An illusion is the ''perception of something objectively existing in such a way as to cause misinterpretation of its actual nature'' - Merriam Webster
Good. Then you will understand when I say that the idea that determinism contradicts free will is an illusion. It misinterprets the actual nature of determinism, and, it misinterprets the actual nature of free will.
It has been explained that the multiple options, the items on the menu or whatever, are not there for everyone, that each person must necessarily take the determined action, one takes this item someone else a different option, etc.
The options and possibilities, the many different things that we can order for dinner, are right there on the menu. And they are there, equally, for every customer in the restaurant.
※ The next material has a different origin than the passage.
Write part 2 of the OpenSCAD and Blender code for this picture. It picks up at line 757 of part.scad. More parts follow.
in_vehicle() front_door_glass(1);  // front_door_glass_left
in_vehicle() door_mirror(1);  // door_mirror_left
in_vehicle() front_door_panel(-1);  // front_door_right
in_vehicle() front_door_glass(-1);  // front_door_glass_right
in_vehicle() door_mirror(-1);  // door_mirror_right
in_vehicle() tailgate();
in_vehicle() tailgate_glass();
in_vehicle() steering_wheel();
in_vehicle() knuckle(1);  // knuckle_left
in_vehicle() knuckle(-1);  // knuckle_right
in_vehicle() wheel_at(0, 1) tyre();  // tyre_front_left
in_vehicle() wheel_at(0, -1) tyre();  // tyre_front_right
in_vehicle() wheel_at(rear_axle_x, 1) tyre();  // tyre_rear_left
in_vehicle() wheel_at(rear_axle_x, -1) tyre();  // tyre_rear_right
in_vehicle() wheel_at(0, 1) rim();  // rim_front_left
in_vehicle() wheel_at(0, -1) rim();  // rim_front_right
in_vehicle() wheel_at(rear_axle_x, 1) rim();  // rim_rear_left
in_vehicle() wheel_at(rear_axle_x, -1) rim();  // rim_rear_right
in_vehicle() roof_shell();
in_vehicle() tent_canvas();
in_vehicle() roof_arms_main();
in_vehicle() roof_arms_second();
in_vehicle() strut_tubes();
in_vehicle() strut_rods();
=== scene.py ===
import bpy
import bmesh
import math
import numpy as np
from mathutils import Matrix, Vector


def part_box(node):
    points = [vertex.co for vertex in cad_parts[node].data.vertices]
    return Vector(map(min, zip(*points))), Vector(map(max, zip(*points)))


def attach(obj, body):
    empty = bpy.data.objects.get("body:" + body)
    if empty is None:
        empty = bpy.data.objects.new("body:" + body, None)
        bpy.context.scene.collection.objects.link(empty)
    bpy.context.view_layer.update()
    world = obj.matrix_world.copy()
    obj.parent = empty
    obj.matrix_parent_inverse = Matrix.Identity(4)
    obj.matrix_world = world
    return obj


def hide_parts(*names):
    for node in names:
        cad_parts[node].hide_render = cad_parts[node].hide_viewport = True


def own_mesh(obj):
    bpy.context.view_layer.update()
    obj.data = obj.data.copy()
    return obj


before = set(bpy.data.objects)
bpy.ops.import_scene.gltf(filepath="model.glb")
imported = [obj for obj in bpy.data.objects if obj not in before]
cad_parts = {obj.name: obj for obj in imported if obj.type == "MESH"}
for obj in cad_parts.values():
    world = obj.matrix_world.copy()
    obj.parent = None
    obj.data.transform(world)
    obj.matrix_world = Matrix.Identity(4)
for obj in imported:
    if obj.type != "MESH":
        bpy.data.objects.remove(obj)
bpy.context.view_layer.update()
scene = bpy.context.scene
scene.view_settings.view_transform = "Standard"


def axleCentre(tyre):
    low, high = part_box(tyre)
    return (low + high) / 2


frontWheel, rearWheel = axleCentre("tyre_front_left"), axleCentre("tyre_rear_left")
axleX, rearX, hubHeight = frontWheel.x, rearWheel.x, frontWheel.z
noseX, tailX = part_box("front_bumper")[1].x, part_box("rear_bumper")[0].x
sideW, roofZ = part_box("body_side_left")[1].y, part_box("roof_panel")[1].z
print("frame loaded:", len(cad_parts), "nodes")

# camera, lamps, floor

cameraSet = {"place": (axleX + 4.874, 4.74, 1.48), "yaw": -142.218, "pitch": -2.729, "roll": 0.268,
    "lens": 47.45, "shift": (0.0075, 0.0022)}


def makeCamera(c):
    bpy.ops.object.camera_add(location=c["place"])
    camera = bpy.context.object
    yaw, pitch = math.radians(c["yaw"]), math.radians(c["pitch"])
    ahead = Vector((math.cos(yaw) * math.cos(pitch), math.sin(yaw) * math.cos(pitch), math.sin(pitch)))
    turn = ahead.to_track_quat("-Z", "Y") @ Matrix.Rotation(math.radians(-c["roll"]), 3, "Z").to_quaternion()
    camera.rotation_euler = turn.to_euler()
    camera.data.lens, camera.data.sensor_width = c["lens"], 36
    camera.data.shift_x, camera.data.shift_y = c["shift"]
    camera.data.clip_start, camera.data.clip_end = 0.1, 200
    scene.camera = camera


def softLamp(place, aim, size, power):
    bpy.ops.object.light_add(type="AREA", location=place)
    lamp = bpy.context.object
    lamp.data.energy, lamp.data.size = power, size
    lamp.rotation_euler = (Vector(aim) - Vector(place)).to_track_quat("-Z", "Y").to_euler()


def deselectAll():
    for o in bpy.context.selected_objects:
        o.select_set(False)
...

Each customer has the ability to choose any of those options.
And they must have this ability, because they have no knowledge at all, as to what choice was causally necessary, until after they complete the decision making process that specifically chooses that option.
Each person has their own course of action, with no deviation.
But that course of action has not yet been finally determined until after they make their choice. No event will ever happen until its final prior causes have played themselves out. And the final prior cause of a deliberate act is the act of deliberation that precedes it.
Literally chosen? Choice requires the possibility of taking a different option. Determined means that there is no possibility of an alternative action.
Yes. Literally chosen. In fact, it was causally necessary, from any prior point in eternity, that the choosing would happen, and each customer would be making their own choice, free of coercion and undue influence.
Causal necessity is a fact which does not change any of the other facts.
You misconstrue determinism.
No. You do. But, then, many otherwise intelligent people also misconstrue determinism. They portray it as a monstrous causal agent that robs us of our freedom and our control, when it is actually just plain ol' reliable cause and effect, something we all take for granted in everything we do.